_TASK PROMPT_: Every line that contains the word "Continue" should be copied.

_GIVEN DATA_:
☆ ☆ ☆
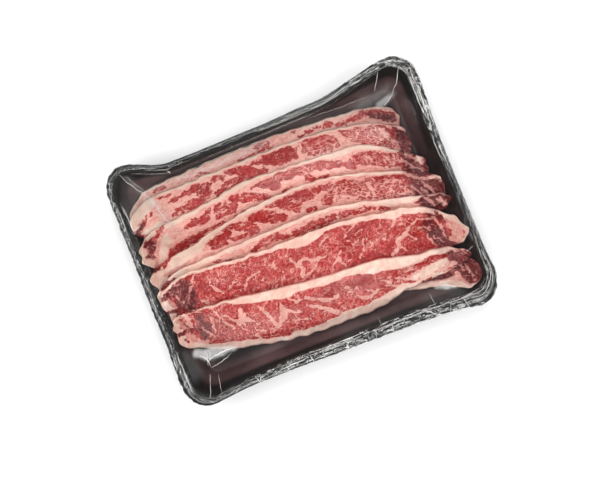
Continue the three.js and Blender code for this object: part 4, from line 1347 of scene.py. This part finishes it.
☆ ☆ ☆
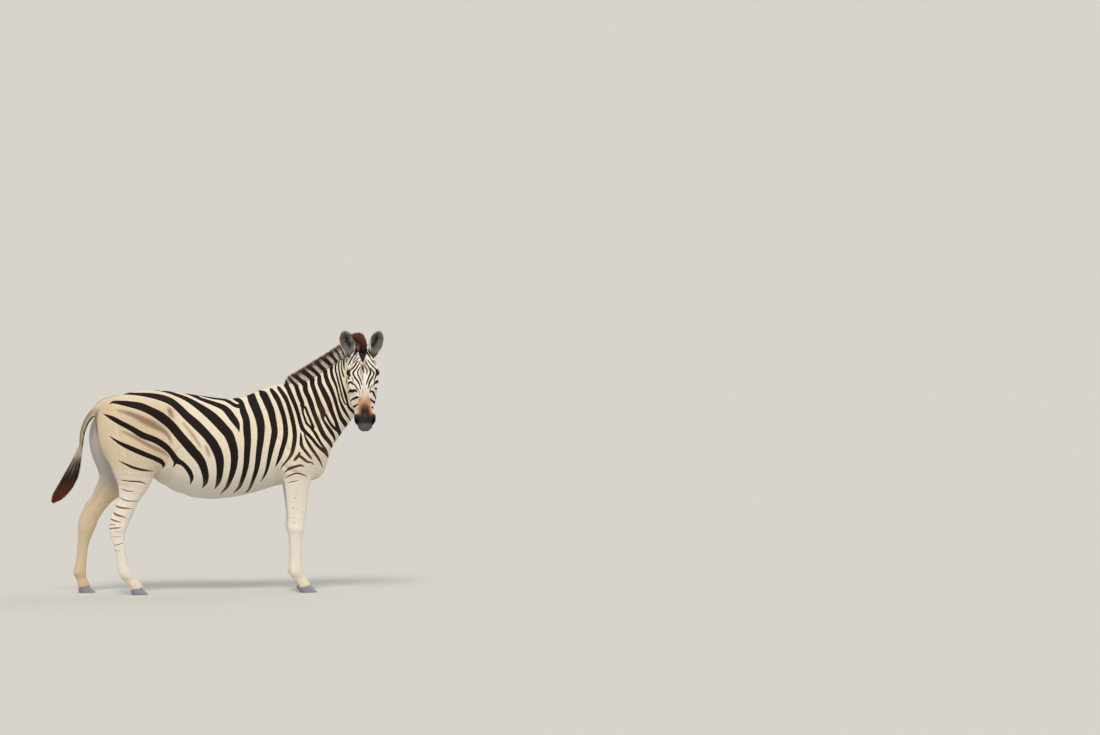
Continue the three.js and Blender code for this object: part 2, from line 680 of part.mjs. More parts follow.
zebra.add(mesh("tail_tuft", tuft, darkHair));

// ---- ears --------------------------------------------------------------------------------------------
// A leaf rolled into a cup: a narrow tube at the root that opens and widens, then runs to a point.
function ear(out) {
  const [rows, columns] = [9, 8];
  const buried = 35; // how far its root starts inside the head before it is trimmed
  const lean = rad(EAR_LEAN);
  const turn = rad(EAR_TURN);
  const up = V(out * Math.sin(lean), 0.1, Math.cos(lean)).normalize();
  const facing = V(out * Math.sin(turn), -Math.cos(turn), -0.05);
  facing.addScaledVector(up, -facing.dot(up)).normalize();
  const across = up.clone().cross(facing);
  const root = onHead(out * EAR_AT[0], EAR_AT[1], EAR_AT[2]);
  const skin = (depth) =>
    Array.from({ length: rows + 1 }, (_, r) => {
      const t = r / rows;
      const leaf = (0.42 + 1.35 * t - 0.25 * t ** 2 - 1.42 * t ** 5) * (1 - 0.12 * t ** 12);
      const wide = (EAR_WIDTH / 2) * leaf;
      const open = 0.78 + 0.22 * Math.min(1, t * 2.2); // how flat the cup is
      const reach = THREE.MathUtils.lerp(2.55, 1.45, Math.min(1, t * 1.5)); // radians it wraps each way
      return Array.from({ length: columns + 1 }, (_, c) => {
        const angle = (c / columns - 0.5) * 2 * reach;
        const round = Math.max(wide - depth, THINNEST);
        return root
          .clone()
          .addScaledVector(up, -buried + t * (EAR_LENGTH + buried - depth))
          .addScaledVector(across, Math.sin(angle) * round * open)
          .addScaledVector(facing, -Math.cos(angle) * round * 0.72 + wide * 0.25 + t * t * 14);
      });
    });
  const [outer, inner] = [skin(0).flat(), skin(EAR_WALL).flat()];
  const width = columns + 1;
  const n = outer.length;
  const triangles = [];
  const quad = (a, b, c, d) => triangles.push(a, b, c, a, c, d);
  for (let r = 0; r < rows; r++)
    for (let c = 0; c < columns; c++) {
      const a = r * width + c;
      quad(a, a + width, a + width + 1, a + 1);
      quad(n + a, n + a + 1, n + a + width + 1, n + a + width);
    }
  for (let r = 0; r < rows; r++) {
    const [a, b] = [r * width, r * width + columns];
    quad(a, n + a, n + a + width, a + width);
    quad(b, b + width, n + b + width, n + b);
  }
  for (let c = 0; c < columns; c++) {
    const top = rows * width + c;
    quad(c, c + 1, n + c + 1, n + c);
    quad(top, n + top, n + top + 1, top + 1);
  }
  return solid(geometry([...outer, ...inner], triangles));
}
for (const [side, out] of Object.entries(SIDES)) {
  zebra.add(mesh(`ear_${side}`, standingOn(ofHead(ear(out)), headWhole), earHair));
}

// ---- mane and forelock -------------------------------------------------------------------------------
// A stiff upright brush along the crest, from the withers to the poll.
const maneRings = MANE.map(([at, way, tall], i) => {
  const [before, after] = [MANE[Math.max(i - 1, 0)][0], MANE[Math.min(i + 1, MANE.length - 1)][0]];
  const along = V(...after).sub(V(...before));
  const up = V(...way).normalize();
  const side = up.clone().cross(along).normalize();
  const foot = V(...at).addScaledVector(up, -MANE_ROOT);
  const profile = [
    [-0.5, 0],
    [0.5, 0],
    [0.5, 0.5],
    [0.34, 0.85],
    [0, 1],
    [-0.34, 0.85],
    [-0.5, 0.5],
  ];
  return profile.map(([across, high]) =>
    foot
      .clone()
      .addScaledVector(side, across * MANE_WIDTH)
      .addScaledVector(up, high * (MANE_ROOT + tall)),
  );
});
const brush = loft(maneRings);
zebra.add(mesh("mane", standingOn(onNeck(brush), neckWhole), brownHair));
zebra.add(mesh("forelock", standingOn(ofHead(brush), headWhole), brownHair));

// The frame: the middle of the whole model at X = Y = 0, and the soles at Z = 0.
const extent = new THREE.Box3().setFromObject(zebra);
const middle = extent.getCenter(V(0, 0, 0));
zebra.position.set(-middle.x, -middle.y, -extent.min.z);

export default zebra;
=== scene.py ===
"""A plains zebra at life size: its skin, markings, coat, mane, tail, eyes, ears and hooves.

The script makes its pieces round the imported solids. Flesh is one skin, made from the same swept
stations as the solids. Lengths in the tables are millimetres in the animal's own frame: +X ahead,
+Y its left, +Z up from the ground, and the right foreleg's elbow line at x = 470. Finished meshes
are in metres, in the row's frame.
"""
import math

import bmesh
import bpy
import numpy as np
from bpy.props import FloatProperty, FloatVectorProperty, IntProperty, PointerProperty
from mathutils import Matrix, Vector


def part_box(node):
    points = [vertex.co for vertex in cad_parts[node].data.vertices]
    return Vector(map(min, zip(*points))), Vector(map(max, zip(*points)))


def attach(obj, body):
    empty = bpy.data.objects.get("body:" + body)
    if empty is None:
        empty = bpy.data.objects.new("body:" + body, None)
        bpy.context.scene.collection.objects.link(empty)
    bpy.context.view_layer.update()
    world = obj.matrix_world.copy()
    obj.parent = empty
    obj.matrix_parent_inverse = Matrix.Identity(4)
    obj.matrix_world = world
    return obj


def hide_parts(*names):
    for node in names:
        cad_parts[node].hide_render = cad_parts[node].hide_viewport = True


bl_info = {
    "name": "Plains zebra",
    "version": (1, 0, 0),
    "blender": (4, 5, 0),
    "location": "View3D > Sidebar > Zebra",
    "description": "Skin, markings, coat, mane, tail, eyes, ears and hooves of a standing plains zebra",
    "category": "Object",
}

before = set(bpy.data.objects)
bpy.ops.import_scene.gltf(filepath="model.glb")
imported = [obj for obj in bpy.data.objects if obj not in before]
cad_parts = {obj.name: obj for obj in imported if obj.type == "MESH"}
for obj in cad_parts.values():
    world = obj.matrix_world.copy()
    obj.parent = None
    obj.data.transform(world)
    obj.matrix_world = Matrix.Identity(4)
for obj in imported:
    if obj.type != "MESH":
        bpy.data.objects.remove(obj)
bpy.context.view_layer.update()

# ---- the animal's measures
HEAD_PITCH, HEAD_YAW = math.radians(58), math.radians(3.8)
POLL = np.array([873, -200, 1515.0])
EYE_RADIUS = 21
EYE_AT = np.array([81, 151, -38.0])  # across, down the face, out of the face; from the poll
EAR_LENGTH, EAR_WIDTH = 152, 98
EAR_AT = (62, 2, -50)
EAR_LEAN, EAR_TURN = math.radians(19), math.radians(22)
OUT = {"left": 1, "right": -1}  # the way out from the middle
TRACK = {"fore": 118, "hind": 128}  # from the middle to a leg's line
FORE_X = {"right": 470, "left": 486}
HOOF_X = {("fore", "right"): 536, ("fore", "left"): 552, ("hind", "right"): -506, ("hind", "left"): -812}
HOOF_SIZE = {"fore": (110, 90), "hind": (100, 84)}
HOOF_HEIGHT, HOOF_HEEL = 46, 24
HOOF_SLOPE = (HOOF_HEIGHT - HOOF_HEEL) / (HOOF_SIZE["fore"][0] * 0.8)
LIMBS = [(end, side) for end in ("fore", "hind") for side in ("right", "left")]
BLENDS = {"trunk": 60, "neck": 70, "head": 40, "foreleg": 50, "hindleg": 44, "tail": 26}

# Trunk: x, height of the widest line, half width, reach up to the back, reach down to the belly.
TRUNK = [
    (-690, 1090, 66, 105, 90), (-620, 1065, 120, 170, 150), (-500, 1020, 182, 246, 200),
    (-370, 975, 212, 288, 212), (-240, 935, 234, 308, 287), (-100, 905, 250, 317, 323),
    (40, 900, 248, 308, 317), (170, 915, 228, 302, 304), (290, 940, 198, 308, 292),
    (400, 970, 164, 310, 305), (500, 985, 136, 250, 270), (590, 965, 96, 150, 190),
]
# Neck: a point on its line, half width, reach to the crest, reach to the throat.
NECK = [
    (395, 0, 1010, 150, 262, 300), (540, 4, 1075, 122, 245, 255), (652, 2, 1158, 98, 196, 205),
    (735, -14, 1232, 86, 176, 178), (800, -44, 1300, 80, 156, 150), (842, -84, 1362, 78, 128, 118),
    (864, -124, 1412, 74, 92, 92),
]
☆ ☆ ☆
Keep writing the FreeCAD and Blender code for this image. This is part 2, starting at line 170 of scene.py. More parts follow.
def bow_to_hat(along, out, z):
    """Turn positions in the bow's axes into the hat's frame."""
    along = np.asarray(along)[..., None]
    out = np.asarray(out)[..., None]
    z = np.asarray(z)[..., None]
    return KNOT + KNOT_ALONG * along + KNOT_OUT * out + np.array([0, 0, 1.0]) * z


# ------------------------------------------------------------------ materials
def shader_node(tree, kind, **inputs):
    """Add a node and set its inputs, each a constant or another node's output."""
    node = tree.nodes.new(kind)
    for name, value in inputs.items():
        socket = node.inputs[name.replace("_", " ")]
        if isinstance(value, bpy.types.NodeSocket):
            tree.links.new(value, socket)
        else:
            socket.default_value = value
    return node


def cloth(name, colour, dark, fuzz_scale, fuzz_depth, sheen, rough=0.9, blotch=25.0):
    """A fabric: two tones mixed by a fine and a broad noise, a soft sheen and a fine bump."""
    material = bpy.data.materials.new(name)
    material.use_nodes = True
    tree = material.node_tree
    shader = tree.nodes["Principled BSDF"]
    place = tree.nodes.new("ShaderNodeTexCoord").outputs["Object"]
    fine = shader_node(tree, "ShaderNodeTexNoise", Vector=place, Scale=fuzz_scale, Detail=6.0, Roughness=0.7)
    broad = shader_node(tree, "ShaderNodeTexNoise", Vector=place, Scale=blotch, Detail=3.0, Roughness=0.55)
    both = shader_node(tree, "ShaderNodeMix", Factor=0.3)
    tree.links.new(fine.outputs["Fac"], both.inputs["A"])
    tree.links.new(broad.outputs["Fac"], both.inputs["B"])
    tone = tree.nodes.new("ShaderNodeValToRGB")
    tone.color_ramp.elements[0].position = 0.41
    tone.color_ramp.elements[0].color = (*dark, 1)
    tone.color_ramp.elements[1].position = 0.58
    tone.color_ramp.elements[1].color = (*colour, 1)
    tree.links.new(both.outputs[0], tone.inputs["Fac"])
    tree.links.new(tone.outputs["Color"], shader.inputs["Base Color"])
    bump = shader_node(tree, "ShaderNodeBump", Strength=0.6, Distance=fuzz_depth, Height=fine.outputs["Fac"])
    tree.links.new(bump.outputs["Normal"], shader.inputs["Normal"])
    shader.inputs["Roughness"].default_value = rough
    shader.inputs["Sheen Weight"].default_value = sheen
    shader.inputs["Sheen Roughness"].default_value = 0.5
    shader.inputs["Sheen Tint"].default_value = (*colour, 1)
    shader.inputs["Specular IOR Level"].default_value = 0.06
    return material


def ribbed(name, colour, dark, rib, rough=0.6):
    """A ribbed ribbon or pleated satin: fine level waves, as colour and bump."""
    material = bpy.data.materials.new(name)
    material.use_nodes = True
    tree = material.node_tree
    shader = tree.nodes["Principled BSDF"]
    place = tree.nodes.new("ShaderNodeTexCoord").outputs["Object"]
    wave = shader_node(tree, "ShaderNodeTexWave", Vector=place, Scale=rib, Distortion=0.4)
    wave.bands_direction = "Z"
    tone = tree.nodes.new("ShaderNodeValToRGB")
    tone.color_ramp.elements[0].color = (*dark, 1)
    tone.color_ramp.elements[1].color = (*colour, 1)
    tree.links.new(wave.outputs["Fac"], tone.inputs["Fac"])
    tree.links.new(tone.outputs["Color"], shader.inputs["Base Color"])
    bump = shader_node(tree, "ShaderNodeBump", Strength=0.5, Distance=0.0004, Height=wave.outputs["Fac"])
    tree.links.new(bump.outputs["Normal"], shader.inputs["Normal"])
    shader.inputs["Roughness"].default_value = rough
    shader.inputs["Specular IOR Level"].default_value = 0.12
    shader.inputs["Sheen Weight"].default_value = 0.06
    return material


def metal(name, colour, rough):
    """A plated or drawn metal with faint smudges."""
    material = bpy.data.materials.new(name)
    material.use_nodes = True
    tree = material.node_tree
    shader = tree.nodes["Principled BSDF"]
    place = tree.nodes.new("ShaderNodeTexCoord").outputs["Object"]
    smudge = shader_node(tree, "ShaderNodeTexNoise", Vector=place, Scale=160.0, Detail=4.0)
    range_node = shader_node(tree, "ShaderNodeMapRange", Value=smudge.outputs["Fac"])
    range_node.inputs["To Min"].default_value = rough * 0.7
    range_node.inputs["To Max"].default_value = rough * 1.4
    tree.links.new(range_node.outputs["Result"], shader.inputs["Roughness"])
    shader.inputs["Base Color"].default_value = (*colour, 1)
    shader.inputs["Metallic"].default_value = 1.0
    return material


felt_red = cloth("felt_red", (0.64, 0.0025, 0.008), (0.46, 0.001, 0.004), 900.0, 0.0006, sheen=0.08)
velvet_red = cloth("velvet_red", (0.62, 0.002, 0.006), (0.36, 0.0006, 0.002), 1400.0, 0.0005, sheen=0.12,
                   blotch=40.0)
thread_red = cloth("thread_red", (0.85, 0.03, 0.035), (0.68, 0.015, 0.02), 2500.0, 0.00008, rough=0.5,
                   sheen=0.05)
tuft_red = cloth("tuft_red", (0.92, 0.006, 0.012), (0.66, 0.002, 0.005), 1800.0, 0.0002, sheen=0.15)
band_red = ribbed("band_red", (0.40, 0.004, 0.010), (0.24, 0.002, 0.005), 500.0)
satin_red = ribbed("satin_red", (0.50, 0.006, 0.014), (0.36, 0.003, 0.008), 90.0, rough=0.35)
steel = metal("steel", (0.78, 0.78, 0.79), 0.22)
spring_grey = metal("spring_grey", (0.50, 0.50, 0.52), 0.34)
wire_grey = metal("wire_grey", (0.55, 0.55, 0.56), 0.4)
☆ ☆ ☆
_RESULT OF THIS TASK_:
Continue the three.js and Blender code for this object: part 4, from line 1347 of scene.py. This part finishes it.
Continue the three.js and Blender code for this object: part 2, from line 680 of part.mjs. More parts follow.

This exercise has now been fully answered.